Set the following entries down again exactly, line by line.

——————————

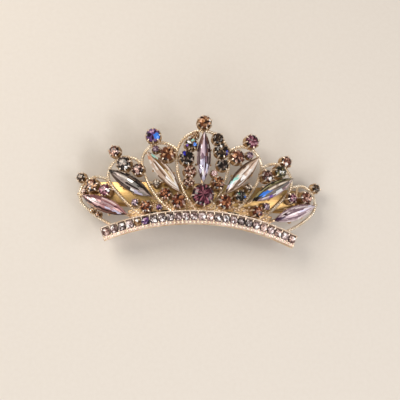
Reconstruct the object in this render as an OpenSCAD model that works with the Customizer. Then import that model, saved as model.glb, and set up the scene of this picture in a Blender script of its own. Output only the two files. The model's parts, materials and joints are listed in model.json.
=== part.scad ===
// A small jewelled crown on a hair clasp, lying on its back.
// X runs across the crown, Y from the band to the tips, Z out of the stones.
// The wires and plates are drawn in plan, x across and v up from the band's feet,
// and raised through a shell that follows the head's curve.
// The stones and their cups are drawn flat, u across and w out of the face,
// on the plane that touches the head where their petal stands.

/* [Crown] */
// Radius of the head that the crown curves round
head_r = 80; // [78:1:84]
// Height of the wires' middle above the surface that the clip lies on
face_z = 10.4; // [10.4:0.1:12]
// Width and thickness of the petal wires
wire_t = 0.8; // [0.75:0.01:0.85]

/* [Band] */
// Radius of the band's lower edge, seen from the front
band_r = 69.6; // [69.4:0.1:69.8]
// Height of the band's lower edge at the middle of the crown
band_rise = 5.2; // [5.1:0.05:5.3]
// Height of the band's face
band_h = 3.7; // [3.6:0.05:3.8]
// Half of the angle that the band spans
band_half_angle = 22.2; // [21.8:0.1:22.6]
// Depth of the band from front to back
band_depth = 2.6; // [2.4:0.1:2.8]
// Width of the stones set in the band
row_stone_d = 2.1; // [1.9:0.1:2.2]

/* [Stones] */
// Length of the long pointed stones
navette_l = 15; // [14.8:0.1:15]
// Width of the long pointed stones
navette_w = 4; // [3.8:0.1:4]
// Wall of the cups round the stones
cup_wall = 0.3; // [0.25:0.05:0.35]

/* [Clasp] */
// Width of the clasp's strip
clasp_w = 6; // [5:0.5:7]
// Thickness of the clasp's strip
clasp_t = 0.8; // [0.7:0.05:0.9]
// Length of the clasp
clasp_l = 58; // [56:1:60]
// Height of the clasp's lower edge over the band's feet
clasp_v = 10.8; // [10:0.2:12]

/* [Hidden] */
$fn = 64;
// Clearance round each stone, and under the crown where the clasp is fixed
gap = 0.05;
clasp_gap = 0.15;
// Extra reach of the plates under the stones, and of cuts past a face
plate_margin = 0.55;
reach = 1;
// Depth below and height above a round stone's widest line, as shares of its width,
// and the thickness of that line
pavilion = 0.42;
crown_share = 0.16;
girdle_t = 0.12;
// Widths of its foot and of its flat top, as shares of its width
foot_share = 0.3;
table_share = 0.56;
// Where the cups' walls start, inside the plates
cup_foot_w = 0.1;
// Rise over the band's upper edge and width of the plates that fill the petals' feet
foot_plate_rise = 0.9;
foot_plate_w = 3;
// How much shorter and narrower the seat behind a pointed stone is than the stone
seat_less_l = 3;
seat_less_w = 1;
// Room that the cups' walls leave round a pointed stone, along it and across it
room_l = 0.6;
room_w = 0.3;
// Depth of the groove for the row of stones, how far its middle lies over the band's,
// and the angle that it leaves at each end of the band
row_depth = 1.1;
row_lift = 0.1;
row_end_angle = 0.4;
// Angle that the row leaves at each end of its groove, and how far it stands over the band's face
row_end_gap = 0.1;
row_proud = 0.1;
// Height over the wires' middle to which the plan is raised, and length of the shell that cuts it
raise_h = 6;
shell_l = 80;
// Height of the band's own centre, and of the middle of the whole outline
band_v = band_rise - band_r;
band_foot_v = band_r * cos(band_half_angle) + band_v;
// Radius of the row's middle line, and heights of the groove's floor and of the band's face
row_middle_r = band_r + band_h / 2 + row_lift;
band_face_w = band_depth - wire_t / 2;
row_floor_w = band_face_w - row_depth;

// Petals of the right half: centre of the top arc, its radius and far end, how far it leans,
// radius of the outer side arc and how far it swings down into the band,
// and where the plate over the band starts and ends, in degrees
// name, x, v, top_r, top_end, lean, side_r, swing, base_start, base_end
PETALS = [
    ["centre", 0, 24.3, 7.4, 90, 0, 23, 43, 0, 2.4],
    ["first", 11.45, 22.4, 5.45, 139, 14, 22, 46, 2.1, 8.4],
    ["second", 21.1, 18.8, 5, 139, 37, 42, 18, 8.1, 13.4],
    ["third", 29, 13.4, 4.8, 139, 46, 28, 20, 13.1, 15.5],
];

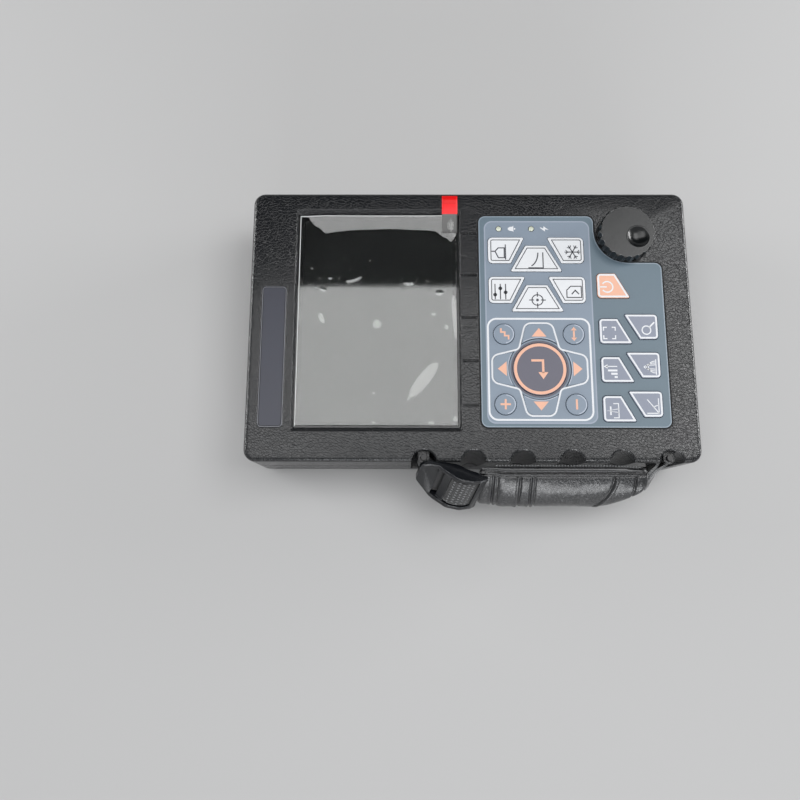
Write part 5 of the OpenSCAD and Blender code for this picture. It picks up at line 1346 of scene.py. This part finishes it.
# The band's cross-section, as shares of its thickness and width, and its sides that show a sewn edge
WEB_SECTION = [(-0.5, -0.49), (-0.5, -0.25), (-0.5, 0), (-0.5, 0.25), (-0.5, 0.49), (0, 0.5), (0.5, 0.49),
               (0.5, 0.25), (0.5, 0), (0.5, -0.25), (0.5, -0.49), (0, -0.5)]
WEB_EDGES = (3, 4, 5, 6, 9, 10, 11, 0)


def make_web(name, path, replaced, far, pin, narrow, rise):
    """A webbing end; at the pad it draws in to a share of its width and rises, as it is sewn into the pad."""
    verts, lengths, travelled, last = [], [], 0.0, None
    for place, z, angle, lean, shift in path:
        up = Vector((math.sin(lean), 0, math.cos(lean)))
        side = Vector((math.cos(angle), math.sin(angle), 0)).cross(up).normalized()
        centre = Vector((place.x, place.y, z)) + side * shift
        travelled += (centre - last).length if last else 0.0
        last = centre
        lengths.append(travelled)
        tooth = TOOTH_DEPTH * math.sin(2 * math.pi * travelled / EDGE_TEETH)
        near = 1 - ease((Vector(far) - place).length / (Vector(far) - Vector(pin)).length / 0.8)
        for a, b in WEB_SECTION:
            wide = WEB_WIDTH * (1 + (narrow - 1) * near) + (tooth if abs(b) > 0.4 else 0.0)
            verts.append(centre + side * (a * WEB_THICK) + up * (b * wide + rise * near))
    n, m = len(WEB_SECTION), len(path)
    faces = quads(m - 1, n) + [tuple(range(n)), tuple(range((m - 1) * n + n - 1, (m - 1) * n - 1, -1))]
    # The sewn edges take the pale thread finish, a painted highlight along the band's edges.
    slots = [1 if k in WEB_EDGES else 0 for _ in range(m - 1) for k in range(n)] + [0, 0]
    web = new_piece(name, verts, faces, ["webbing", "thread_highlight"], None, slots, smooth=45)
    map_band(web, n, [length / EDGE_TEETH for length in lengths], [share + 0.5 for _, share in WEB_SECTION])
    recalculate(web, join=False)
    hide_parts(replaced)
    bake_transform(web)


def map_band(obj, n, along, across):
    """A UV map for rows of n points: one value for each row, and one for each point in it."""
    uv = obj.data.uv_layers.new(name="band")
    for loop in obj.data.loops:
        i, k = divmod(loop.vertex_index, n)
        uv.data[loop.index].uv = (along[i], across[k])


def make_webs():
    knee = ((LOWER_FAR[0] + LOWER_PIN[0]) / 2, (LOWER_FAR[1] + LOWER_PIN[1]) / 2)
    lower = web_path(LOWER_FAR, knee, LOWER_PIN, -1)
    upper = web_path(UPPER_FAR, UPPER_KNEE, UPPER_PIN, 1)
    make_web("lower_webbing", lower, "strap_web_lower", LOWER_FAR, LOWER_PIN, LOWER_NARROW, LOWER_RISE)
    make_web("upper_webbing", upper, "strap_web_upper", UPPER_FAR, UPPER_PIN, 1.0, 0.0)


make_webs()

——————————

◆ THE OUTPUT ◆
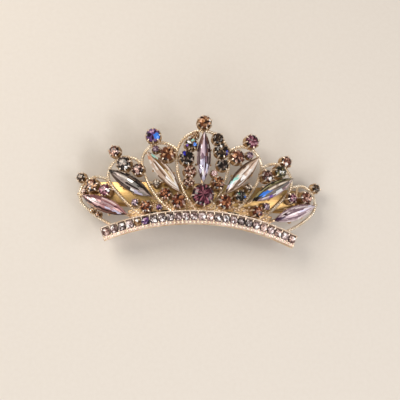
Reconstruct the object in this render as an OpenSCAD model that works with the Customizer. Then import that model, saved as model.glb, and set up the scene of this picture in a Blender script of its own. Output only the two files. The model's parts, materials and joints are listed in model.json.
=== part.scad ===
// A small jewelled crown on a hair clasp, lying on its back.
// X runs across the crown, Y from the band to the tips, Z out of the stones.
// The wires and plates are drawn in plan, x across and v up from the band's feet,
// and raised through a shell that follows the head's curve.
// The stones and their cups are drawn flat, u across and w out of the face,
// on the plane that touches the head where their petal stands.

/* [Crown] */
// Radius of the head that the crown curves round
head_r = 80; // [78:1:84]
// Height of the wires' middle above the surface that the clip lies on
face_z = 10.4; // [10.4:0.1:12]
// Width and thickness of the petal wires
wire_t = 0.8; // [0.75:0.01:0.85]

/* [Band] */
// Radius of the band's lower edge, seen from the front
band_r = 69.6; // [69.4:0.1:69.8]
// Height of the band's lower edge at the middle of the crown
band_rise = 5.2; // [5.1:0.05:5.3]
// Height of the band's face
band_h = 3.7; // [3.6:0.05:3.8]
// Half of the angle that the band spans
band_half_angle = 22.2; // [21.8:0.1:22.6]
// Depth of the band from front to back
band_depth = 2.6; // [2.4:0.1:2.8]
// Width of the stones set in the band
row_stone_d = 2.1; // [1.9:0.1:2.2]

/* [Stones] */
// Length of the long pointed stones
navette_l = 15; // [14.8:0.1:15]
// Width of the long pointed stones
navette_w = 4; // [3.8:0.1:4]
// Wall of the cups round the stones
cup_wall = 0.3; // [0.25:0.05:0.35]

/* [Clasp] */
// Width of the clasp's strip
clasp_w = 6; // [5:0.5:7]
// Thickness of the clasp's strip
clasp_t = 0.8; // [0.7:0.05:0.9]
// Length of the clasp
clasp_l = 58; // [56:1:60]
// Height of the clasp's lower edge over the band's feet
clasp_v = 10.8; // [10:0.2:12]

/* [Hidden] */
$fn = 64;
// Clearance round each stone, and under the crown where the clasp is fixed
gap = 0.05;
clasp_gap = 0.15;
// Extra reach of the plates under the stones, and of cuts past a face
plate_margin = 0.55;
reach = 1;
// Depth below and height above a round stone's widest line, as shares of its width,
// and the thickness of that line
pavilion = 0.42;
crown_share = 0.16;
girdle_t = 0.12;
// Widths of its foot and of its flat top, as shares of its width
foot_share = 0.3;
table_share = 0.56;
// Where the cups' walls start, inside the plates
cup_foot_w = 0.1;
// Rise over the band's upper edge and width of the plates that fill the petals' feet
foot_plate_rise = 0.9;
foot_plate_w = 3;
// How much shorter and narrower the seat behind a pointed stone is than the stone
seat_less_l = 3;
seat_less_w = 1;
// Room that the cups' walls leave round a pointed stone, along it and across it
room_l = 0.6;
room_w = 0.3;
// Depth of the groove for the row of stones, how far its middle lies over the band's,
// and the angle that it leaves at each end of the band
row_depth = 1.1;
row_lift = 0.1;
row_end_angle = 0.4;
// Angle that the row leaves at each end of its groove, and how far it stands over the band's face
row_end_gap = 0.1;
row_proud = 0.1;
// Height over the wires' middle to which the plan is raised, and length of the shell that cuts it
raise_h = 6;
shell_l = 80;
// Height of the band's own centre, and of the middle of the whole outline
band_v = band_rise - band_r;
band_foot_v = band_r * cos(band_half_angle) + band_v;
// Radius of the row's middle line, and heights of the groove's floor and of the band's face
row_middle_r = band_r + band_h / 2 + row_lift;
band_face_w = band_depth - wire_t / 2;
row_floor_w = band_face_w - row_depth;

// Petals of the right half: centre of the top arc, its radius and far end, how far it leans,
// radius of the outer side arc and how far it swings down into the band,
// and where the plate over the band starts and ends, in degrees
// name, x, v, top_r, top_end, lean, side_r, swing, base_start, base_end
PETALS = [
    ["centre", 0, 24.3, 7.4, 90, 0, 23, 43, 0, 2.4],
    ["first", 11.45, 22.4, 5.45, 139, 14, 22, 46, 2.1, 8.4],
    ["second", 21.1, 18.8, 5, 139, 37, 42, 18, 8.1, 13.4],
    ["third", 29, 13.4, 4.8, 139, 46, 28, 20, 13.1, 15.5],
];

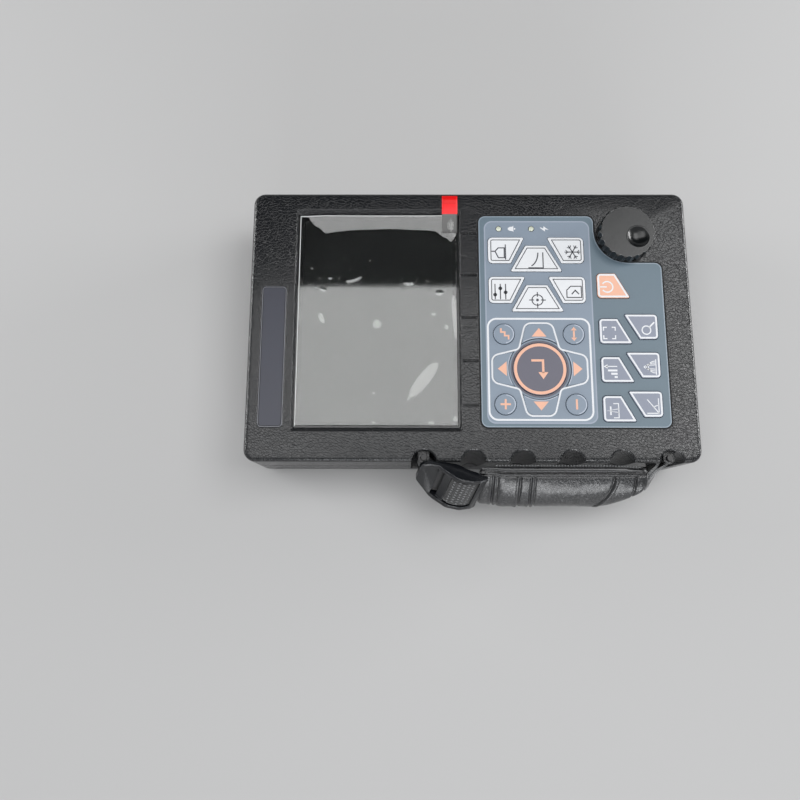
Write part 5 of the OpenSCAD and Blender code for this picture. It picks up at line 1346 of scene.py. This part finishes it.
# The band's cross-section, as shares of its thickness and width, and its sides that show a sewn edge
WEB_SECTION = [(-0.5, -0.49), (-0.5, -0.25), (-0.5, 0), (-0.5, 0.25), (-0.5, 0.49), (0, 0.5), (0.5, 0.49),
               (0.5, 0.25), (0.5, 0), (0.5, -0.25), (0.5, -0.49), (0, -0.5)]
WEB_EDGES = (3, 4, 5, 6, 9, 10, 11, 0)


def make_web(name, path, replaced, far, pin, narrow, rise):
    """A webbing end; at the pad it draws in to a share of its width and rises, as it is sewn into the pad."""
    verts, lengths, travelled, last = [], [], 0.0, None
    for place, z, angle, lean, shift in path:
        up = Vector((math.sin(lean), 0, math.cos(lean)))
        side = Vector((math.cos(angle), math.sin(angle), 0)).cross(up).normalized()
        centre = Vector((place.x, place.y, z)) + side * shift
        travelled += (centre - last).length if last else 0.0
        last = centre
        lengths.append(travelled)
        tooth = TOOTH_DEPTH * math.sin(2 * math.pi * travelled / EDGE_TEETH)
        near = 1 - ease((Vector(far) - place).length / (Vector(far) - Vector(pin)).length / 0.8)
        for a, b in WEB_SECTION:
            wide = WEB_WIDTH * (1 + (narrow - 1) * near) + (tooth if abs(b) > 0.4 else 0.0)
            verts.append(centre + side * (a * WEB_THICK) + up * (b * wide + rise * near))
    n, m = len(WEB_SECTION), len(path)
    faces = quads(m - 1, n) + [tuple(range(n)), tuple(range((m - 1) * n + n - 1, (m - 1) * n - 1, -1))]
    # The sewn edges take the pale thread finish, a painted highlight along the band's edges.
    slots = [1 if k in WEB_EDGES else 0 for _ in range(m - 1) for k in range(n)] + [0, 0]
    web = new_piece(name, verts, faces, ["webbing", "thread_highlight"], None, slots, smooth=45)
    map_band(web, n, [length / EDGE_TEETH for length in lengths], [share + 0.5 for _, share in WEB_SECTION])
    recalculate(web, join=False)
    hide_parts(replaced)
    bake_transform(web)


def map_band(obj, n, along, across):
    """A UV map for rows of n points: one value for each row, and one for each point in it."""
    uv = obj.data.uv_layers.new(name="band")
    for loop in obj.data.loops:
        i, k = divmod(loop.vertex_index, n)
        uv.data[loop.index].uv = (along[i], across[k])


def make_webs():
    knee = ((LOWER_FAR[0] + LOWER_PIN[0]) / 2, (LOWER_FAR[1] + LOWER_PIN[1]) / 2)
    lower = web_path(LOWER_FAR, knee, LOWER_PIN, -1)
    upper = web_path(UPPER_FAR, UPPER_KNEE, UPPER_PIN, 1)
    make_web("lower_webbing", lower, "strap_web_lower", LOWER_FAR, LOWER_PIN, LOWER_NARROW, LOWER_RISE)
    make_web("upper_webbing", upper, "strap_web_upper", UPPER_FAR, UPPER_PIN, 1.0, 0.0)


make_webs()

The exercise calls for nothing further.